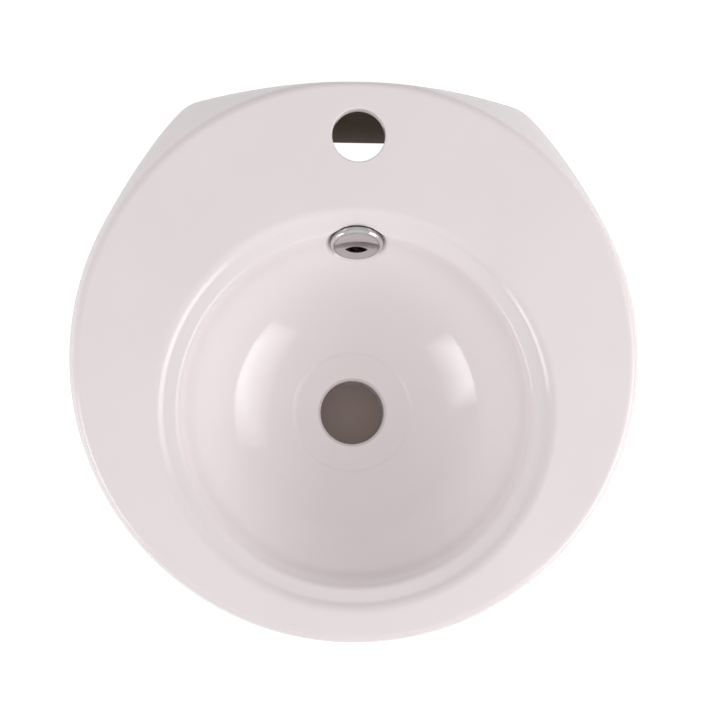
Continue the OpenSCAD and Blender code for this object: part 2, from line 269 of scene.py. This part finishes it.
def relief_group():
    """Slow waves with a fine grain over them, each with a depth in metres."""
    tree, given, out = new_group(
        RELIEF,
        [(f"{layer} {value}", "NodeSocketFloat")
         for layer in ("Wave", "Grain") for value in ("scale", "detail", "depth")],
        [("Normal", "NodeSocketVector")])
    place = tree.nodes.new("ShaderNodeTexCoord")
    under = None
    for layer in ("Wave", "Grain"):
        node = tree.nodes.new("ShaderNodeBump")
        height = add_noise(tree, place, given[f"{layer} scale"], given[f"{layer} detail"])
        tree.links.new(height, node.inputs["Height"])
        tree.links.new(given[f"{layer} depth"], node.inputs["Distance"])
        if under is not None:
            tree.links.new(under, node.inputs["Normal"])
        under = node.outputs["Normal"]
    tree.links.new(under, out["Normal"])


def place_group(tree, name, values):
    """Places a group in a material with its own values, and builds it the first time."""
    if name not in bpy.data.node_groups:
        GROUPS[name]()
    node = tree.nodes.new("ShaderNodeGroup")
    node.node_tree = bpy.data.node_groups[name]
    for label, value in values.items():
        node.inputs[label].default_value = value
    return node.outputs


CLOUDS = "soft_clouds"
RELIEF = "fine_relief"
GROUPS = {CLOUDS: clouds_group, RELIEF: relief_group}


def finish(name, clouds, dark, light, haze, wave, grain):
    """A material of clouds, given by scale and detail, and of wave and grain, with depth too."""
    material, tree, shader = new_material(name)
    drift = place_group(tree, CLOUDS, {
        "Scale": clouds[0], "Detail": clouds[1], "Dark": (*dark, 1), "Light": (*light, 1),
        "Smooth": haze[0], "Rough": haze[1]})
    tree.links.new(drift["Colour"], shader.inputs["Base Color"])
    tree.links.new(drift["Roughness"], shader.inputs["Roughness"])
    relief = place_group(tree, RELIEF, {
        "Wave scale": wave[0], "Wave detail": wave[1], "Wave depth": wave[2],
        "Grain scale": grain[0], "Grain detail": grain[1], "Grain depth": grain[2]})
    tree.links.new(relief["Normal"], shader.inputs["Normal"])
    return material, shader


def glaze_material(settings):
    """Thick white glaze: faint clouds, slow waves and fine orange peel."""
    colour = settings.colour
    haze = (settings.roughness * 0.8, settings.roughness * 1.3)
    material, shader = finish(
        "white_glaze", (14.0, 3.0),
        [c * 0.985 for c in colour], [min(1, c * 1.012) for c in colour],
        haze, (22.0, 1.0, settings.wave), (420.0, 2.0, settings.wave / 60))
    shader.inputs["IOR"].default_value = 1.52
    return material


def clay_material(settings):
    """Bare fired clay: matt, sandy and a little blotched."""
    colour = settings.body_colour
    return finish(
        "bare_clay", (40.0, 5.0), [c * 0.86 for c in colour], colour,
        (0.78, 0.92), (120.0, 3.0, 0.0005), (1800.0, 4.0, 0.00025))[0]


def chrome_material(colour):
    """Bright plated metal with a faint haze and wipe marks."""
    material, shader = finish(
        "bright_chrome", (90.0, 4.0), [c * 0.92 for c in colour], colour,
        (0.05, 0.12), (60.0, 1.0, 0.0), (700.0, 2.0, 0.000004))
    shader.inputs["Metallic"].default_value = 1.0
    return material


def rubber_material(name, colour):
    """Soft matt rubber with a fine grain."""
    return finish(
        name, (160.0, 4.0), [c * 0.8 for c in colour], colour,
        (0.5, 0.7), (60.0, 1.0, 0.0), (2500.0, 3.0, 0.00004))[0]


def dress(node, material):
    """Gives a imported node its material."""
    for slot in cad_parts[node].material_slots:
        slot.material = material


def arc(cx, cz, r, start, end, count):
    """Points of an arc in a half section, between two slopes of its tangent in degrees."""
    turns = [math.radians(start + (end - start) * i / count) for i in range(count + 1)]
    return [(cx + r * math.sin(t), cz - r * math.cos(t)) for t in turns]


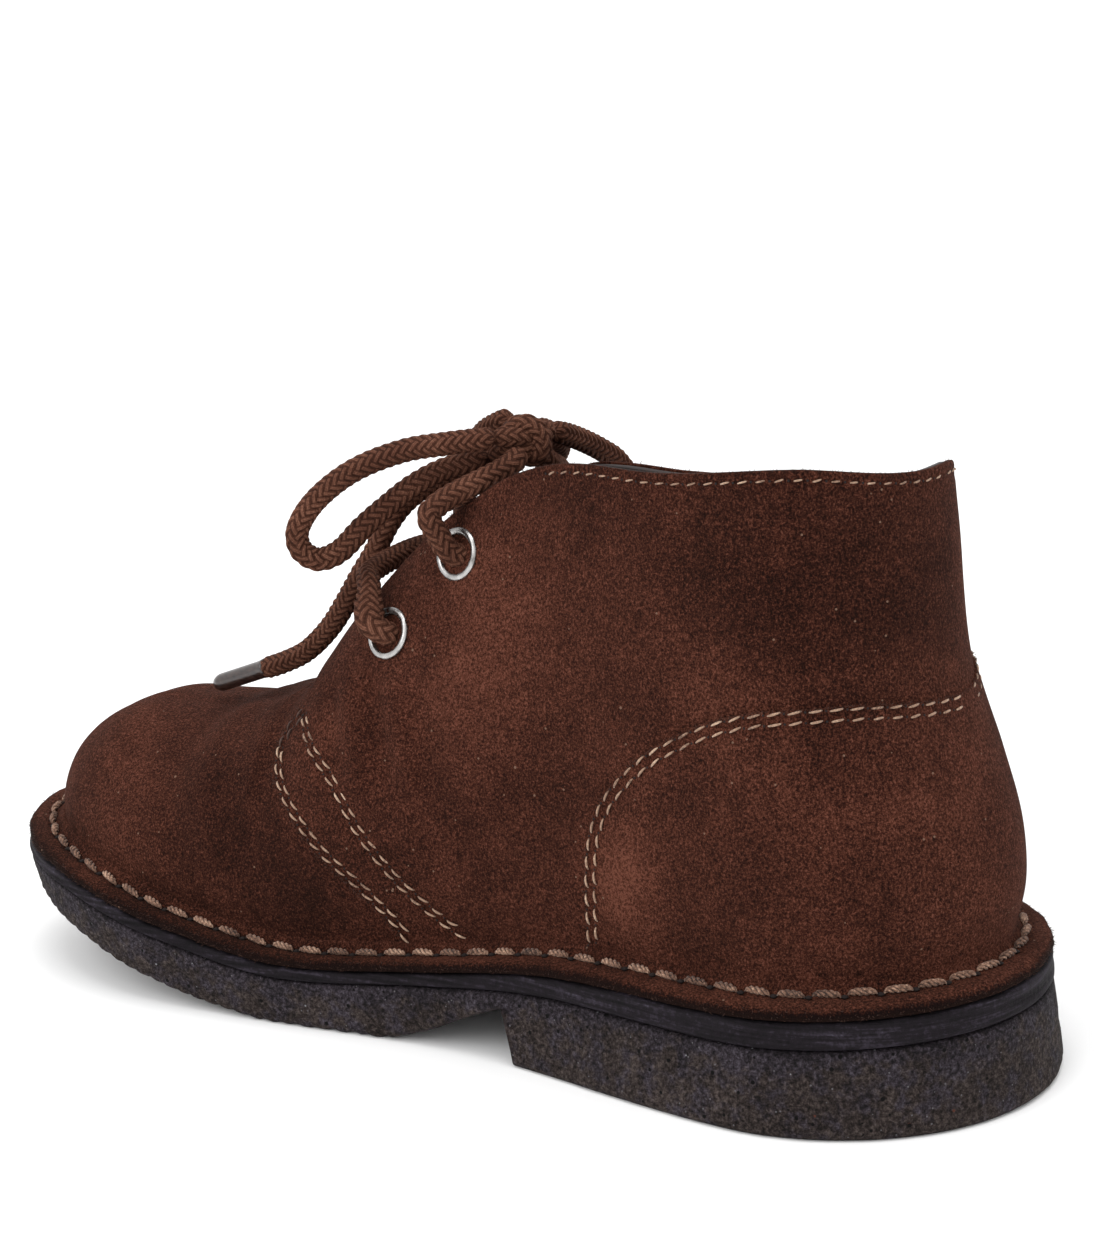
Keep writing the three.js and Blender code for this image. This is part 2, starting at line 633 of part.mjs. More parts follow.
// A length of lace through points, with flat ends
function laceTube(points, diameter, steps) {
  const curve = new THREE.CatmullRomCurve3(points, false, "centripetal");
  const section = new THREE.Shape();
  section.absarc(0, 0, diameter / 2, 0, 2 * Math.PI);
  const options = { steps, extrudePath: curve, curveSegments: LACE_SIDES / 2 };
  return new THREE.ExtrudeGeometry(section, options);
}

const route = (rows) => rows.map(([x, y, z]) => new THREE.Vector3(x, y, z));

// Point above an eyelet where the lace leaves it
function laceStart(side, row, height) {
  const { point, out } = placeOn(side, row);
  return point.clone().addScaledVector(out, height);
}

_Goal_
Repeat each of the entries above precisely as given.

_Output of the task_
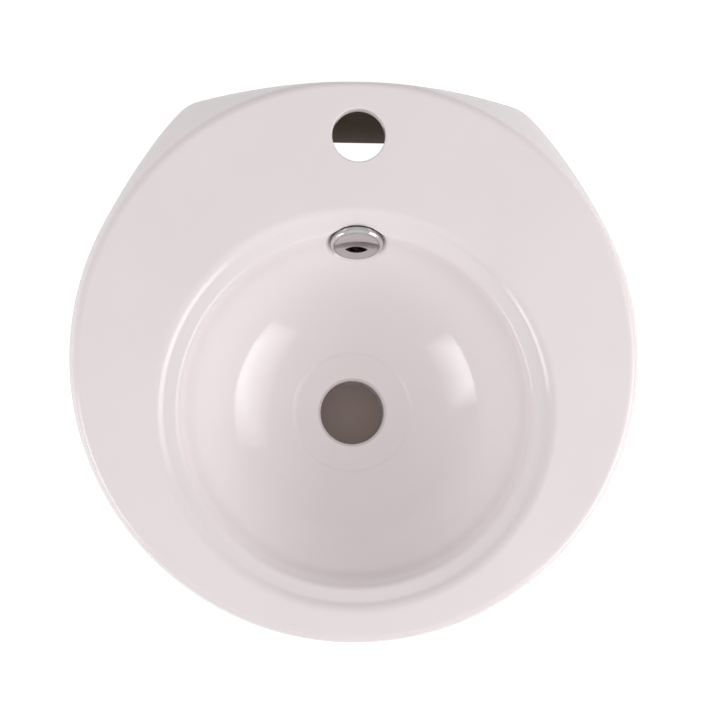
Continue the OpenSCAD and Blender code for this object: part 2, from line 269 of scene.py. This part finishes it.
def relief_group():
    """Slow waves with a fine grain over them, each with a depth in metres."""
    tree, given, out = new_group(
        RELIEF,
        [(f"{layer} {value}", "NodeSocketFloat")
         for layer in ("Wave", "Grain") for value in ("scale", "detail", "depth")],
        [("Normal", "NodeSocketVector")])
    place = tree.nodes.new("ShaderNodeTexCoord")
    under = None
    for layer in ("Wave", "Grain"):
        node = tree.nodes.new("ShaderNodeBump")
        height = add_noise(tree, place, given[f"{layer} scale"], given[f"{layer} detail"])
        tree.links.new(height, node.inputs["Height"])
        tree.links.new(given[f"{layer} depth"], node.inputs["Distance"])
        if under is not None:
            tree.links.new(under, node.inputs["Normal"])
        under = node.outputs["Normal"]
    tree.links.new(under, out["Normal"])


def place_group(tree, name, values):
    """Places a group in a material with its own values, and builds it the first time."""
    if name not in bpy.data.node_groups:
        GROUPS[name]()
    node = tree.nodes.new("ShaderNodeGroup")
    node.node_tree = bpy.data.node_groups[name]
    for label, value in values.items():
        node.inputs[label].default_value = value
    return node.outputs


CLOUDS = "soft_clouds"
RELIEF = "fine_relief"
GROUPS = {CLOUDS: clouds_group, RELIEF: relief_group}


def finish(name, clouds, dark, light, haze, wave, grain):
    """A material of clouds, given by scale and detail, and of wave and grain, with depth too."""
    material, tree, shader = new_material(name)
    drift = place_group(tree, CLOUDS, {
        "Scale": clouds[0], "Detail": clouds[1], "Dark": (*dark, 1), "Light": (*light, 1),
        "Smooth": haze[0], "Rough": haze[1]})
    tree.links.new(drift["Colour"], shader.inputs["Base Color"])
    tree.links.new(drift["Roughness"], shader.inputs["Roughness"])
    relief = place_group(tree, RELIEF, {
        "Wave scale": wave[0], "Wave detail": wave[1], "Wave depth": wave[2],
        "Grain scale": grain[0], "Grain detail": grain[1], "Grain depth": grain[2]})
    tree.links.new(relief["Normal"], shader.inputs["Normal"])
    return material, shader


def glaze_material(settings):
    """Thick white glaze: faint clouds, slow waves and fine orange peel."""
    colour = settings.colour
    haze = (settings.roughness * 0.8, settings.roughness * 1.3)
    material, shader = finish(
        "white_glaze", (14.0, 3.0),
        [c * 0.985 for c in colour], [min(1, c * 1.012) for c in colour],
        haze, (22.0, 1.0, settings.wave), (420.0, 2.0, settings.wave / 60))
    shader.inputs["IOR"].default_value = 1.52
    return material


def clay_material(settings):
    """Bare fired clay: matt, sandy and a little blotched."""
    colour = settings.body_colour
    return finish(
        "bare_clay", (40.0, 5.0), [c * 0.86 for c in colour], colour,
        (0.78, 0.92), (120.0, 3.0, 0.0005), (1800.0, 4.0, 0.00025))[0]


def chrome_material(colour):
    """Bright plated metal with a faint haze and wipe marks."""
    material, shader = finish(
        "bright_chrome", (90.0, 4.0), [c * 0.92 for c in colour], colour,
        (0.05, 0.12), (60.0, 1.0, 0.0), (700.0, 2.0, 0.000004))
    shader.inputs["Metallic"].default_value = 1.0
    return material


def rubber_material(name, colour):
    """Soft matt rubber with a fine grain."""
    return finish(
        name, (160.0, 4.0), [c * 0.8 for c in colour], colour,
        (0.5, 0.7), (60.0, 1.0, 0.0), (2500.0, 3.0, 0.00004))[0]


def dress(node, material):
    """Gives a imported node its material."""
    for slot in cad_parts[node].material_slots:
        slot.material = material


def arc(cx, cz, r, start, end, count):
    """Points of an arc in a half section, between two slopes of its tangent in degrees."""
    turns = [math.radians(start + (end - start) * i / count) for i in range(count + 1)]
    return [(cx + r * math.sin(t), cz - r * math.cos(t)) for t in turns]


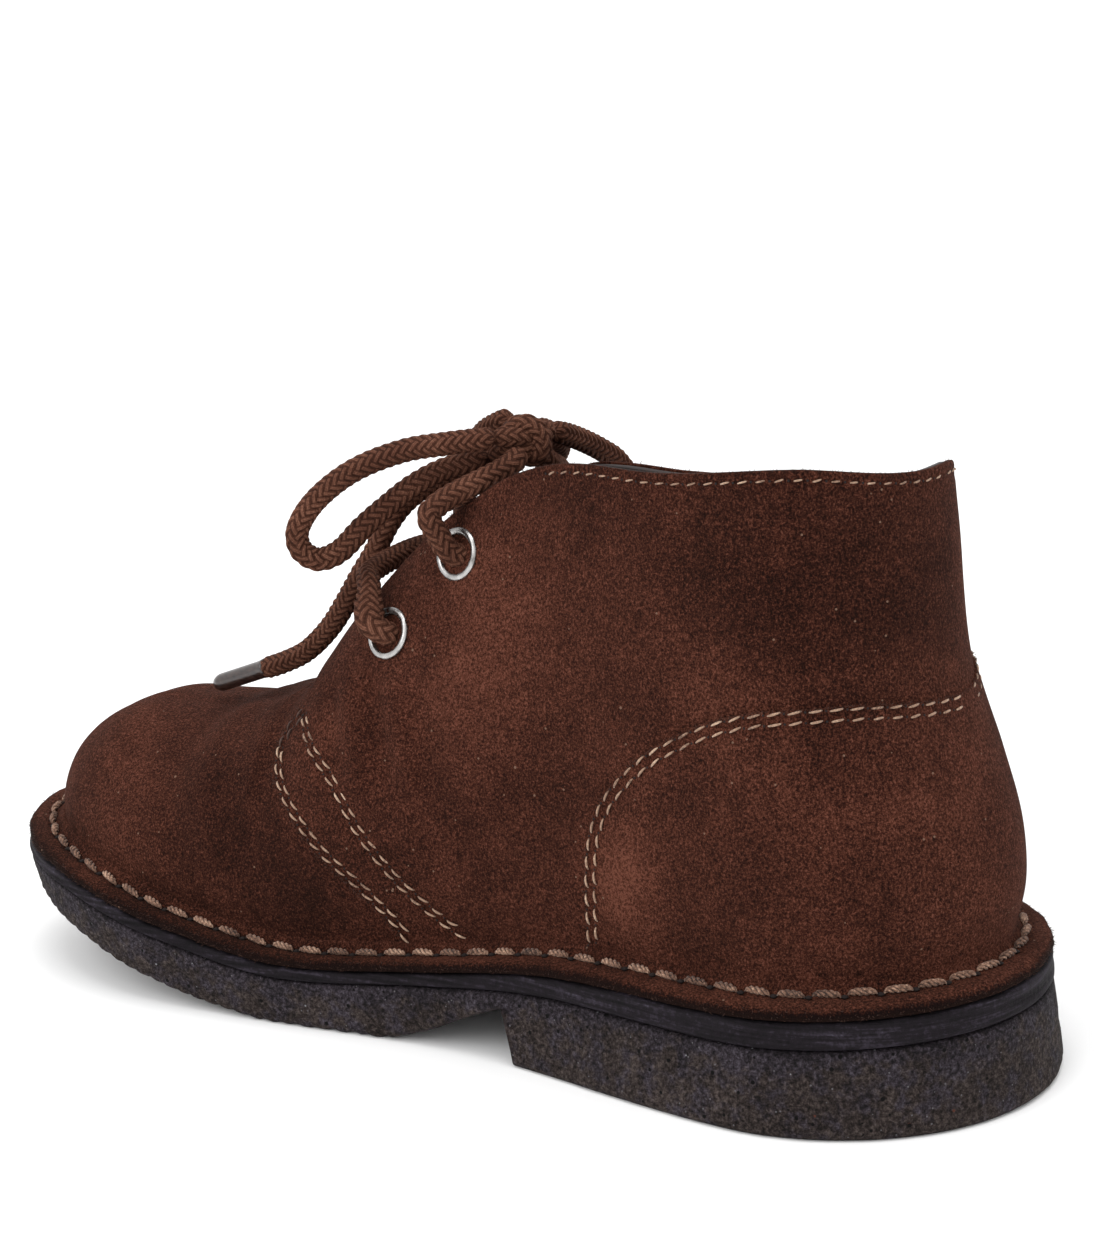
Keep writing the three.js and Blender code for this image. This is part 2, starting at line 633 of part.mjs. More parts follow.
// A length of lace through points, with flat ends
function laceTube(points, diameter, steps) {
  const curve = new THREE.CatmullRomCurve3(points, false, "centripetal");
  const section = new THREE.Shape();
  section.absarc(0, 0, diameter / 2, 0, 2 * Math.PI);
  const options = { steps, extrudePath: curve, curveSegments: LACE_SIDES / 2 };
  return new THREE.ExtrudeGeometry(section, options);
}

const route = (rows) => rows.map(([x, y, z]) => new THREE.Vector3(x, y, z));

// Point above an eyelet where the lace leaves it
function laceStart(side, row, height) {
  const { point, out } = placeOn(side, row);
  return point.clone().addScaledVector(out, height);
}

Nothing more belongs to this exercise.